## What you have to do
Identify all lines of the data containing the string "JSON" and copy them.

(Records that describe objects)
++++++++++
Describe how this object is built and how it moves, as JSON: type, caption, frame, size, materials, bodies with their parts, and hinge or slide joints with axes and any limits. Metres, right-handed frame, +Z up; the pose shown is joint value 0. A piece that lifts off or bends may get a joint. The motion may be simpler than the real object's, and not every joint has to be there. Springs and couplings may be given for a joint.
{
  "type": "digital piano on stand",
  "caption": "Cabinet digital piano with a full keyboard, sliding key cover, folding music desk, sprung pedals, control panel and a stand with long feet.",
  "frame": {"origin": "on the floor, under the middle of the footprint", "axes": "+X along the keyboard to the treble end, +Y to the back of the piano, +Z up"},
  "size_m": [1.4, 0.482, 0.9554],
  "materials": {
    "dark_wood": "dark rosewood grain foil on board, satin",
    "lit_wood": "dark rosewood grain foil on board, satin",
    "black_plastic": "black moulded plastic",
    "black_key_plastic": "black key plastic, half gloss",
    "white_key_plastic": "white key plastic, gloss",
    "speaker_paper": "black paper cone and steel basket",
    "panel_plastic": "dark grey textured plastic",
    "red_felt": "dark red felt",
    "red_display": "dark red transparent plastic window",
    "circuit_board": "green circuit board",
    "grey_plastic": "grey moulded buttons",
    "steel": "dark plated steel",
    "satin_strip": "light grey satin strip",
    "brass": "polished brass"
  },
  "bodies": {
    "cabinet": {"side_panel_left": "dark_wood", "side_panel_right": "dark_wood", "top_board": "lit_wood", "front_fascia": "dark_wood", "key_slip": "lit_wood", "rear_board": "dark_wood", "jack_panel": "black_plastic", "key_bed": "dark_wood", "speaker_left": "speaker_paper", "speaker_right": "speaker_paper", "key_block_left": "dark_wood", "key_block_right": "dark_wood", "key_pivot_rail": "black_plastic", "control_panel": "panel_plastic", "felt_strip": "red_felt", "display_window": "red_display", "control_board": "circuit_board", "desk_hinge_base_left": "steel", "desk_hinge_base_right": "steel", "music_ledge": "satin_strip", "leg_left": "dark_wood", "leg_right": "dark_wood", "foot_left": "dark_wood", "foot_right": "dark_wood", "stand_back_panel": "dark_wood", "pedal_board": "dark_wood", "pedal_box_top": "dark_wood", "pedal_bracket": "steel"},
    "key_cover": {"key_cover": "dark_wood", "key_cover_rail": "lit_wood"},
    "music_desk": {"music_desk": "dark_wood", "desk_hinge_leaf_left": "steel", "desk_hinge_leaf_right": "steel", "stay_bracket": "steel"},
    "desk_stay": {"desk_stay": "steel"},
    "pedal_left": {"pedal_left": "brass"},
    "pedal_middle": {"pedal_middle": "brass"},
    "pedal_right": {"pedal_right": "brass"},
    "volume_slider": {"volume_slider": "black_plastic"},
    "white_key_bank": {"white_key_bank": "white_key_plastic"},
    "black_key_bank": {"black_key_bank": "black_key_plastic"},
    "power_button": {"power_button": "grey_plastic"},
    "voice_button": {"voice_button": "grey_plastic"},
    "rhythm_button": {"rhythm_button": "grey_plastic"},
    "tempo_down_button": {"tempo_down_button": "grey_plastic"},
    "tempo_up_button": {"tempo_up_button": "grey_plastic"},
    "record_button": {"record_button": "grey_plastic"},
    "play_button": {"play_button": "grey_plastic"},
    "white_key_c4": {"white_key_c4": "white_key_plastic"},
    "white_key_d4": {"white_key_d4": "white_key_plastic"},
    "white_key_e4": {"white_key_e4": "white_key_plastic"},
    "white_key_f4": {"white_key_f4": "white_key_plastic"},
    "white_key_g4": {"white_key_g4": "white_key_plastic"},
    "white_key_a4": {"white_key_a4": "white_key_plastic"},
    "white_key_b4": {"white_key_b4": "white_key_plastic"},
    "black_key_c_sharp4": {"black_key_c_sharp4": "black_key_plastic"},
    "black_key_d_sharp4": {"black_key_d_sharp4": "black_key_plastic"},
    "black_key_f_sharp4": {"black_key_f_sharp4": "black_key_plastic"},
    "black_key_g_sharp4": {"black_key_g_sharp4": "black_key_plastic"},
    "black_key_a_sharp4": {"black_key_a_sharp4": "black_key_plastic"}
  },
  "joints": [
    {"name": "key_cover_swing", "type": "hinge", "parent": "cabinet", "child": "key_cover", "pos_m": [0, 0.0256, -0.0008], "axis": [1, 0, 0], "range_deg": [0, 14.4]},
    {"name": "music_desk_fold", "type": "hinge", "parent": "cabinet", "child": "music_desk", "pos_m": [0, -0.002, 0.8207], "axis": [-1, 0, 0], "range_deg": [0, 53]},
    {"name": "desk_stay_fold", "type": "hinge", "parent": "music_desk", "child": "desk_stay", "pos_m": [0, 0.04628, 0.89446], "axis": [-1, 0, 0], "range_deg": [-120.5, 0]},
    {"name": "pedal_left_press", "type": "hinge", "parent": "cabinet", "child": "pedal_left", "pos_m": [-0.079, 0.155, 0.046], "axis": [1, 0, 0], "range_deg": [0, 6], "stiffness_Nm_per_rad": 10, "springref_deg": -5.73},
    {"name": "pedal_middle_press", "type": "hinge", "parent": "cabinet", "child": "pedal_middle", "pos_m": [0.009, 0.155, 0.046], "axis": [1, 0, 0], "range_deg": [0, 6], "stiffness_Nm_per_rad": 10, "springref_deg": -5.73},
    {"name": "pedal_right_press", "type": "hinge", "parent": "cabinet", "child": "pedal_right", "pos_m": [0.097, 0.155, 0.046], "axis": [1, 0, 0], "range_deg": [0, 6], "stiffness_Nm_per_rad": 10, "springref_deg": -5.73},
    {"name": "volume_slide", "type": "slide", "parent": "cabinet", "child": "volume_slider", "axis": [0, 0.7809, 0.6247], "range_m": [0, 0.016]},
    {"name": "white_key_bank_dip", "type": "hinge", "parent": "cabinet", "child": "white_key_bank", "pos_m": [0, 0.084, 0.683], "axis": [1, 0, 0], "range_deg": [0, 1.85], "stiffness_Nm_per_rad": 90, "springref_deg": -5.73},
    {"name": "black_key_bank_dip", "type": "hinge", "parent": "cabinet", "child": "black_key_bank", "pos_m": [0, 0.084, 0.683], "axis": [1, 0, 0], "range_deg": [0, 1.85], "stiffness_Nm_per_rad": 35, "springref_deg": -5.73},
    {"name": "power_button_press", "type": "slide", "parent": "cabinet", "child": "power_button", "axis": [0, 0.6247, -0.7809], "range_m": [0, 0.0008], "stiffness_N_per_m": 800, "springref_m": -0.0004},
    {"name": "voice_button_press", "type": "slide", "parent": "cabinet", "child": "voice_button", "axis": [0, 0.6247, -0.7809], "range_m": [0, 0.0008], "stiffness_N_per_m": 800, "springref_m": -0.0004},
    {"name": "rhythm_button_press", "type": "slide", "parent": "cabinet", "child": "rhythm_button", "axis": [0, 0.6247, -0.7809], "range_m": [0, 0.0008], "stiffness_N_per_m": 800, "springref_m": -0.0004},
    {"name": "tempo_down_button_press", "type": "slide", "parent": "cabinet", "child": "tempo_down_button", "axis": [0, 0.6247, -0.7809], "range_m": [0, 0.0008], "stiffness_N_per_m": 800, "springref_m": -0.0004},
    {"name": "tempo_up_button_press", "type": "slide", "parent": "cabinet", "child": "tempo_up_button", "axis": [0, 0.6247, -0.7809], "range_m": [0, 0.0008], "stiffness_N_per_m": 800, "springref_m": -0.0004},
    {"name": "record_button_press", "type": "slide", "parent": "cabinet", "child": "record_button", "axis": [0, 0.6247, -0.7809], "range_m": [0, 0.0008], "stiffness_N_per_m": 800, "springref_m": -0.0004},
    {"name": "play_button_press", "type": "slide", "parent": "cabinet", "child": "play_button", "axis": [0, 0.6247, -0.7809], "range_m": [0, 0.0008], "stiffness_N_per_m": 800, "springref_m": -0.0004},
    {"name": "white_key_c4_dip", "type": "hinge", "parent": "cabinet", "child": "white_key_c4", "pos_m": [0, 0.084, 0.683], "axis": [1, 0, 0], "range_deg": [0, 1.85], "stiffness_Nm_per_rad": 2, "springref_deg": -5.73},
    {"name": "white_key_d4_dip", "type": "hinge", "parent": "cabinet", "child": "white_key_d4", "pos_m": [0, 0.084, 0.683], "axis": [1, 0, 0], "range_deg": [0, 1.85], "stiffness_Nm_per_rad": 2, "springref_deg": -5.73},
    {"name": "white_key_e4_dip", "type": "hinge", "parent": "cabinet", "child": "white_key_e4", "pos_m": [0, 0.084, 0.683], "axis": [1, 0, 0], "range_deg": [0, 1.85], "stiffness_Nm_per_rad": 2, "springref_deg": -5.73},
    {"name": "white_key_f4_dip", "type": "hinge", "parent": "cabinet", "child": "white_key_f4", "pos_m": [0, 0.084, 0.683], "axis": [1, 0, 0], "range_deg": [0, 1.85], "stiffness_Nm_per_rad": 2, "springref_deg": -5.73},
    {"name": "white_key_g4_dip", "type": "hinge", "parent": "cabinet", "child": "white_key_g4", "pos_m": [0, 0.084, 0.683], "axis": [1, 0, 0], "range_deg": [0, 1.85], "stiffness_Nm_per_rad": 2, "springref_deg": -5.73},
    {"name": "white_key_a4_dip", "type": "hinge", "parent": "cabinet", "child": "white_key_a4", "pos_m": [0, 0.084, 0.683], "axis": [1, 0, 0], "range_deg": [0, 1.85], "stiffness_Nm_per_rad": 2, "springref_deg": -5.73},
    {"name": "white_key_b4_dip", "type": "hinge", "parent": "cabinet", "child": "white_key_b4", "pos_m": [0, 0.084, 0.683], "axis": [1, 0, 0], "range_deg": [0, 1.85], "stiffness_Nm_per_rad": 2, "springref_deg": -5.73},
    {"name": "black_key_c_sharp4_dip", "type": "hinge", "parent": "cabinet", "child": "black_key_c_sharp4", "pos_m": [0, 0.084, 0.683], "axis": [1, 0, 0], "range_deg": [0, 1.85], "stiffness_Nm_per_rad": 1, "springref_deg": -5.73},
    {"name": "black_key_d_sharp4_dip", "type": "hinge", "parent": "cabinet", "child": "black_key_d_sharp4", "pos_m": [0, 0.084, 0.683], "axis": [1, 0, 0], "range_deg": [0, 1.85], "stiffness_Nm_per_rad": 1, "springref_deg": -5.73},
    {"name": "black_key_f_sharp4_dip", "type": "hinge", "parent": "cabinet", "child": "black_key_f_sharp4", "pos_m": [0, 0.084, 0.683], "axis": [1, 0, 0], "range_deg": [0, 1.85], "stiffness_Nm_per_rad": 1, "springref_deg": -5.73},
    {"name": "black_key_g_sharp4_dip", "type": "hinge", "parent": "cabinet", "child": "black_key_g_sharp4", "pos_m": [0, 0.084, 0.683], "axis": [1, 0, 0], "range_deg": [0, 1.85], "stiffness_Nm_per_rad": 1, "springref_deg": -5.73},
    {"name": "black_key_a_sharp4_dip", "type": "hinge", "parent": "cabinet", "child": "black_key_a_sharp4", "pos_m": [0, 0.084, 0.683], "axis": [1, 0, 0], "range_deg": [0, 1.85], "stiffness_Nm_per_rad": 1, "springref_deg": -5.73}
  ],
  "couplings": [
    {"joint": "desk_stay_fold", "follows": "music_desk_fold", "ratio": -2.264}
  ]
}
++++++++++
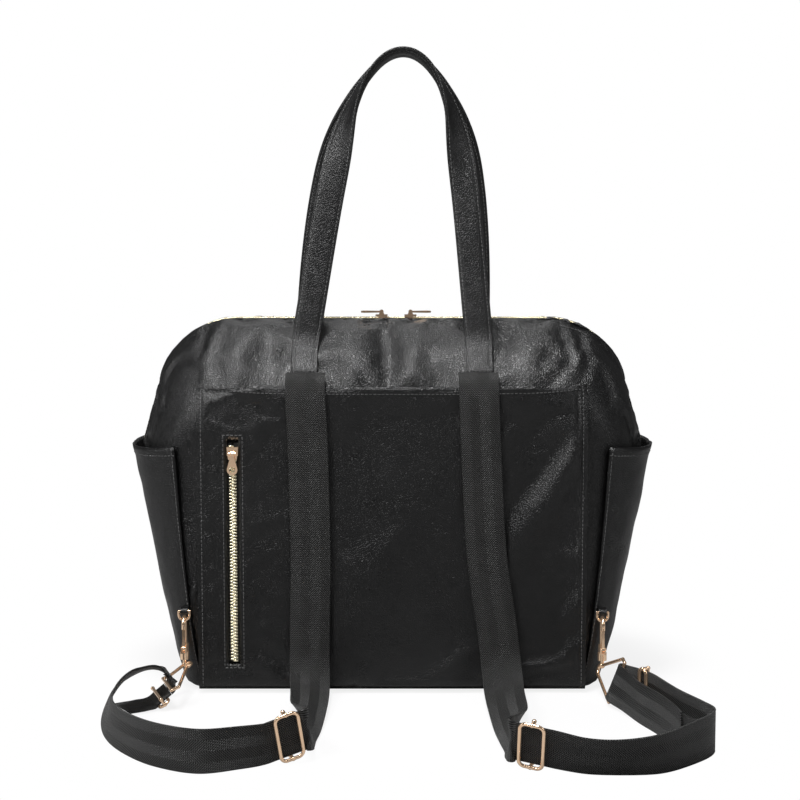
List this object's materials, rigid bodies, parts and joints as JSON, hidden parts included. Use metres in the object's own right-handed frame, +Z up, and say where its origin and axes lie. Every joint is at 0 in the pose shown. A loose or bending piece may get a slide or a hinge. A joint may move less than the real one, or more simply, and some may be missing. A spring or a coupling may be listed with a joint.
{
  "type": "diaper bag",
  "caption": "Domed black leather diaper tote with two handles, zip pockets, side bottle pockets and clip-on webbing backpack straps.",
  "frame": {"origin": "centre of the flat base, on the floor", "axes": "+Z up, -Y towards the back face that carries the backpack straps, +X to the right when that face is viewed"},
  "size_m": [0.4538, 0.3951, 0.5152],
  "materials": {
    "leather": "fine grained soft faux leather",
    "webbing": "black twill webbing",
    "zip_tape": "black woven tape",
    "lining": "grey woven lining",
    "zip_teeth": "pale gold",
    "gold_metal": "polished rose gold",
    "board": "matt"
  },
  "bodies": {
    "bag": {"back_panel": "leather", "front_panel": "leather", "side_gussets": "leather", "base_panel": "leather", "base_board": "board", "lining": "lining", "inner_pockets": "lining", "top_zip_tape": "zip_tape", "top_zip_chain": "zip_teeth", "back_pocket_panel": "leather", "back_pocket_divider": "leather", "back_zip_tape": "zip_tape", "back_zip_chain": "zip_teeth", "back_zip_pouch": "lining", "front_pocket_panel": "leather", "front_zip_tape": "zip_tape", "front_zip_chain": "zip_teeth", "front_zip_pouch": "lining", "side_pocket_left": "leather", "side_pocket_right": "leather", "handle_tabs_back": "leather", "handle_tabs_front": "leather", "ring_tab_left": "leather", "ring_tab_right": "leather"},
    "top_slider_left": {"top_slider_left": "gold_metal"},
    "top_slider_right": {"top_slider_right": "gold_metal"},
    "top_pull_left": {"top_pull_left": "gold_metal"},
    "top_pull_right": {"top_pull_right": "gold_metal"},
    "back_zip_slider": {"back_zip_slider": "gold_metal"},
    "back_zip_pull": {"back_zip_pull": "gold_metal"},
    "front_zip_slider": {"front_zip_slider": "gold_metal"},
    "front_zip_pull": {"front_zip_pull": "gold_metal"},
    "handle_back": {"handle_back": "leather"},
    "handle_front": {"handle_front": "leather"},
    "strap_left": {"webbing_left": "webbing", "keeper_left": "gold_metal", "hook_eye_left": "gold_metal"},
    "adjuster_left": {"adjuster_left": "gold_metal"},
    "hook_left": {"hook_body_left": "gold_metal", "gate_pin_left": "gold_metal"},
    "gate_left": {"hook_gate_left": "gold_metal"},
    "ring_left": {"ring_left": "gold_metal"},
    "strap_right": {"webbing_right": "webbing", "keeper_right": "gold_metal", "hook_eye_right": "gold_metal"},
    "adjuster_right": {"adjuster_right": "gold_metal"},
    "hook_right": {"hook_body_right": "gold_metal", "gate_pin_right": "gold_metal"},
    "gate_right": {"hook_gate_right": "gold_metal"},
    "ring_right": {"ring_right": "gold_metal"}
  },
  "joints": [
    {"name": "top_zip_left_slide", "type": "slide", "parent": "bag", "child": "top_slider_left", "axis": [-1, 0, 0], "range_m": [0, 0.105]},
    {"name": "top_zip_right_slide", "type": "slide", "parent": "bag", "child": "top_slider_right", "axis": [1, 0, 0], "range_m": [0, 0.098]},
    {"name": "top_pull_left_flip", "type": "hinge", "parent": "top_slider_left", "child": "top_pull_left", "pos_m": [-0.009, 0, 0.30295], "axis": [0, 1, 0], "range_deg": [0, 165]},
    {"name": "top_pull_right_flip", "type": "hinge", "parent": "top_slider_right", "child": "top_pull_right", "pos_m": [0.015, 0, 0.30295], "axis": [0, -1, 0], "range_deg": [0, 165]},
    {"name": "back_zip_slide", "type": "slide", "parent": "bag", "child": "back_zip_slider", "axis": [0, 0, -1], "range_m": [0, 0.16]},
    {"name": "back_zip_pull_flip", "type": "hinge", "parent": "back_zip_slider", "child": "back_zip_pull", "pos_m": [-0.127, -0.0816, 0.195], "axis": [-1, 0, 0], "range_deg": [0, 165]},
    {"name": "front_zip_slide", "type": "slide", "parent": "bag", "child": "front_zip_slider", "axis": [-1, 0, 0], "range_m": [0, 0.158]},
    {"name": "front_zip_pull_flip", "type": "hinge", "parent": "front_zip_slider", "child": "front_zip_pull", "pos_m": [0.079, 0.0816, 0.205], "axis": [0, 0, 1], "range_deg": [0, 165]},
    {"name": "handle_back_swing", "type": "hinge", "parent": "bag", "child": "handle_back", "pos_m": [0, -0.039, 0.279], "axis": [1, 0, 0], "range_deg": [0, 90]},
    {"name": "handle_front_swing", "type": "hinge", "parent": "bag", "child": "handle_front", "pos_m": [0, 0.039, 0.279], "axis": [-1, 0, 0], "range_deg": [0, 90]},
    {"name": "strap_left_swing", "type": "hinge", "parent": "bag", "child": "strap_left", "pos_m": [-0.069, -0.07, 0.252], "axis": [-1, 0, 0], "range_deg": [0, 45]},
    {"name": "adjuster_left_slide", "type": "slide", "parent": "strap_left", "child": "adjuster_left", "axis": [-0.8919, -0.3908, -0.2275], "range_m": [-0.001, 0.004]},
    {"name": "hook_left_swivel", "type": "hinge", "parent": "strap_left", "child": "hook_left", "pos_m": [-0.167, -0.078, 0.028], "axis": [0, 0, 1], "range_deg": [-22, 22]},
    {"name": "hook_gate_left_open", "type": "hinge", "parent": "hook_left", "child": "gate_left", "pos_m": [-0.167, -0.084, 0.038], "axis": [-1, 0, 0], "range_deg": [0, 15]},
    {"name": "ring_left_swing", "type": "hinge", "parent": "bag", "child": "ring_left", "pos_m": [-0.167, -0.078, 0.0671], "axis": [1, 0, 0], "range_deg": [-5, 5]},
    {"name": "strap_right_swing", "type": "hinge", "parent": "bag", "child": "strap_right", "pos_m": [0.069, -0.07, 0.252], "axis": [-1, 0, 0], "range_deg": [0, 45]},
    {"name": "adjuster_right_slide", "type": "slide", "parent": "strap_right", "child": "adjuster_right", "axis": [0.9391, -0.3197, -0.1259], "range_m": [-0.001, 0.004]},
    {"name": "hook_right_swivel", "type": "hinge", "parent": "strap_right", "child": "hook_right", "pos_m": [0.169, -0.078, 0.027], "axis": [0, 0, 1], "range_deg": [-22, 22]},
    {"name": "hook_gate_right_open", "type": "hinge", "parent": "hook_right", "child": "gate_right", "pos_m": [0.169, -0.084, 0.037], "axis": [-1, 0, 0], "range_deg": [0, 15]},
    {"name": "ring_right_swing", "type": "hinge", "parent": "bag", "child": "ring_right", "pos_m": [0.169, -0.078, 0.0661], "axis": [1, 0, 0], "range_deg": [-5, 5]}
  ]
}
++++++++++
## Output of the task
Describe how this object is built and how it moves, as JSON: type, caption, frame, size, materials, bodies with their parts, and hinge or slide joints with axes and any limits. Metres, right-handed frame, +Z up; the pose shown is joint value 0. A piece that lifts off or bends may get a joint. The motion may be simpler than the real object's, and not every joint has to be there. Springs and couplings may be given for a joint.
List this object's materials, rigid bodies, parts and joints as JSON, hidden parts included. Use metres in the object's own right-handed frame, +Z up, and say where its origin and axes lie. Every joint is at 0 in the pose shown. A loose or bending piece may get a slide or a hinge. A joint may move less than the real one, or more simply, and some may be missing. A spring or a coupling may be listed with a joint.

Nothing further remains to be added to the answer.